Passou o dia calada. Desde o depoimento inusitado, o filho achou algo de estranho nela. Varreu o quintal com prazer, lavou o cabelo... vestiu a roupa menos velha... cozinhou um prato que há anos ela não fazia e lembrava a infância dele. Pediu ao filho para ir deixá-la na missa.

- Mas, mãe, você não me disse que detestava todas aquelas velhas mexeriqueiras que iam a missa e por isso não vai mais?
A velha respirou e respondeu:

- É meu filho, e tudo que eu falei está correto. Aquelas velhas são muito feias e fuxiqueiras... mas é por Deus meu filho, é por Deus!

O filho só foi capaz de sorrir. Antes de sair ela passou o perfume de rosas que só usava em ocasiões especiais e, por isso, o vidro estava completamente cheio. Ao chegar na missa, houve um silêncio mortal quando ela cruzou a porta principal de entrada.
Tinham duas velhas encostadas na parede de entrada, com seus guarda-chuvas floridos nas mão e comentaram:

- Ma ma mas mas MAS essa num é a Amália, Joséfa?
- Vixe minha nossa senhora, pois num é mesmo! Não era ela quem rezava pra morrer todos os dias, dizia que Deus era pouco caridoso com ela e já tinha até desistido desse negócio de igreja!?
- Se o espírito não me engana, é ela mesma! Hoje chove canivete!

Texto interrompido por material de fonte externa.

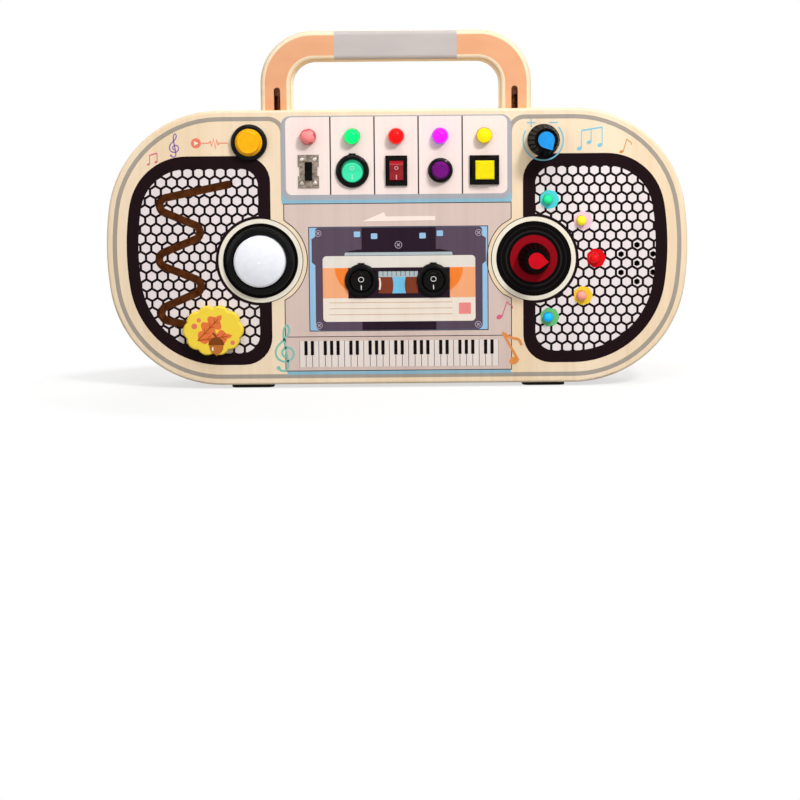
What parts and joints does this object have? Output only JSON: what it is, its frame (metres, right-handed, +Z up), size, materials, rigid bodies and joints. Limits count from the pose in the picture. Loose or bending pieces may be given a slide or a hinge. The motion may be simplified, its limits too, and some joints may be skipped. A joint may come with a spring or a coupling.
{
  "type": "wooden busy board",
  "caption": "Flat wooden activity board shaped like a portable stereo, with a carrying handle, push buttons, rocker and slide switches, turning knobs, lamps and a token on a wavy track",
  "frame": {"origin": "under the middle of the whole object, on the plane that the feet stand on", "axes": "+X to the right as seen by the child in front of it, -Y out of the printed front, +Z up"},
  "size_m": [0.3, 0.052, 0.185],
  "materials": {
    "printed_birch": "pale birch plywood, printed in front, satin varnish",
    "birch": "pale birch plywood, sanded and varnished",
    "handle_birch": "pale birch plywood with a printed grip",
    "rubber": "matt black",
    "steel": "zinc-plated steel",
    "dark_screw": "blackened steel",
    "black_plastic": "black, half gloss",
    "knob_black": "black, satin",
    "white_plastic": "white, glossy",
    "amber": "translucent amber yellow, glossy",
    "purple_cap": "deep purple, glossy",
    "yellow_cap": "lemon yellow, glossy",
    "blue_cap": "sky blue, satin",
    "red_cap": "bright red, satin",
    "green_rocker": "translucent green, glossy",
    "red_rocker": "translucent red, glossy",
    "lamp_pink": "translucent pink",
    "lamp_green": "translucent green",
    "lamp_red": "translucent red",
    "lamp_purple": "translucent purple",
    "lamp_yellow": "translucent yellow",
    "lamp_aqua": "translucent green",
    "lamp_coral": "translucent pink",
    "lamp_blue": "translucent blue",
    "board_green": "green circuit board",
    "paper": "black paper cone",
    "cell": "wrapped dry cell",
    "nylon": "natural nylon",
    "token_yellow": "plywood printed yellow",
    "switch_metal": "nickel-plated steel"
  },
  "bodies": {
    "case": {"front_panel": "printed_birch", "frame_core": "birch", "rear_rim": "birch", "corner_blocks": "birch", "back_panel": "birch", "battery_door_frame": "birch", "battery_door": "birch", "wood_screws": "steel", "battery_holder": "black_plastic", "battery_cells": "cell", "rubber_feet": "rubber", "handle": "handle_birch", "handle_bolts": "steel", "handle_barrel_nuts": "dark_screw", "dome_button_housing": "black_plastic", "dome_button_nut": "black_plastic", "dome_button_microswitch": "black_plastic", "slide_switch_plate": "switch_metal", "slide_switch_body": "black_plastic", "green_rocker_housing": "black_plastic", "red_rocker_housing": "black_plastic", "reel_rocker_housings": "black_plastic", "speaker_frame": "steel", "speaker_cone": "paper", "circuit_board": "board_green", "board_spacers": "nylon", "yellow_button_housing": "black_plastic", "purple_button_housing": "black_plastic", "button_nuts": "black_plastic", "square_button_housing": "black_plastic", "potentiometers": "steel", "potentiometer_nuts": "steel", "lamp_pink": "lamp_pink", "lamp_green": "lamp_green", "lamp_red": "lamp_red", "lamp_purple": "lamp_purple", "lamp_yellow": "lamp_yellow", "small_lamp_green": "lamp_aqua", "small_lamp_yellow": "lamp_yellow", "small_lamp_red": "lamp_red", "small_lamp_pink": "lamp_coral", "small_lamp_blue": "lamp_blue"},
    "yellow_button": {"yellow_button_cap": "amber"},
    "dome_button": {"dome_button_plunger": "white_plastic"},
    "purple_button": {"purple_button_cap": "purple_cap"},
    "square_button": {"square_button_cap": "yellow_cap"},
    "volume_control": {"volume_knob": "knob_black", "volume_knob_cap": "blue_cap", "volume_shaft": "steel"},
    "selector_control": {"selector_knob": "knob_black", "selector_knob_cap": "red_cap", "selector_shaft": "steel"},
    "slide_lever": {"slide_switch_lever": "black_plastic"},
    "green_rocker": {"green_rocker_cap": "green_rocker"},
    "red_rocker": {"red_rocker_cap": "red_rocker"},
    "left_reel_rocker": {"left_reel_cap": "black_plastic"},
    "right_reel_rocker": {"right_reel_cap": "black_plastic"},
    "track_runner": {"track_spool": "nylon"},
    "token_turner": {"token": "token_yellow", "token_screw": "steel"}
  },
  "joints": [
    {"name": "yellow_button_press", "type": "slide", "parent": "case", "child": "yellow_button", "axis": [0, 1, 0], "range_m": [0, 0.002], "stiffness_N_per_m": 400, "springref_m": -0.002},
    {"name": "dome_button_press", "type": "slide", "parent": "case", "child": "dome_button", "axis": [0, 1, 0], "range_m": [0, 0.0035], "stiffness_N_per_m": 300, "springref_m": -0.003},
    {"name": "purple_button_press", "type": "slide", "parent": "case", "child": "purple_button", "axis": [0, 1, 0], "range_m": [0, 0.0015], "stiffness_N_per_m": 400, "springref_m": -0.002},
    {"name": "square_button_press", "type": "slide", "parent": "case", "child": "square_button", "axis": [0, 1, 0], "range_m": [0, 0.0015], "stiffness_N_per_m": 400, "springref_m": -0.002},
    {"name": "volume_turn", "type": "hinge", "parent": "case", "child": "volume_control", "pos_m": [0.0755, -0.01, 0.1275], "axis": [0, -1, 0], "range_deg": [0, 300]},
    {"name": "selector_turn", "type": "hinge", "parent": "case", "child": "selector_control", "pos_m": [0.0705, -0.01, 0.0666], "axis": [0, -1, 0], "range_deg": [-53, 247]},
    {"name": "slide_switch_slide", "type": "slide", "parent": "case", "child": "slide_lever", "axis": [0, 0, 1], "range_m": [0, 0.004]},
    {"name": "green_rocker_rock", "type": "hinge", "parent": "case", "child": "green_rocker", "pos_m": [-0.0226, -0.0109, 0.1125], "axis": [-1, 0, 0], "range_deg": [0, 28]},
    {"name": "red_rocker_rock", "type": "hinge", "parent": "case", "child": "red_rocker", "pos_m": [0, -0.0109, 0.1125], "axis": [-1, 0, 0], "range_deg": [0, 28]},
    {"name": "left_reel_rock", "type": "hinge", "parent": "case", "child": "left_reel_rocker", "pos_m": [-0.0186, -0.0109, 0.056], "axis": [-1, 0, 0], "range_deg": [0, 28]},
    {"name": "right_reel_rock", "type": "hinge", "parent": "case", "child": "right_reel_rocker", "pos_m": [0.0186, -0.0109, 0.056], "axis": [-1, 0, 0], "range_deg": [0, 28]},
    {"name": "token_slide", "type": "slide", "parent": "case", "child": "track_runner", "axis": [-0.9801, 0, 0.1987], "range_m": [0, 0.024]},
    {"name": "token_spin", "type": "hinge", "parent": "track_runner", "child": "token_turner", "pos_m": [-0.0951, -0.0105, 0.031], "axis": [0, -1, 0], "continuous": true}
  ]
}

Amália se confessou nesse dia, rezou 20 Ave-marias, 20 Creio em Deus pai, 20 Pai nosso e agradeceu por Deus ter sido mal com ela todos esses dias e ainda ter deixado ela viva.
Morreu 2 anos depois, após se reconciliar com todos os filhos e ter reformado a velha casa. Nesse tempo, reclamava muito por ter reclamado tanto ao longo de sua vida e agradecia a Deus a nova vida que estava levando.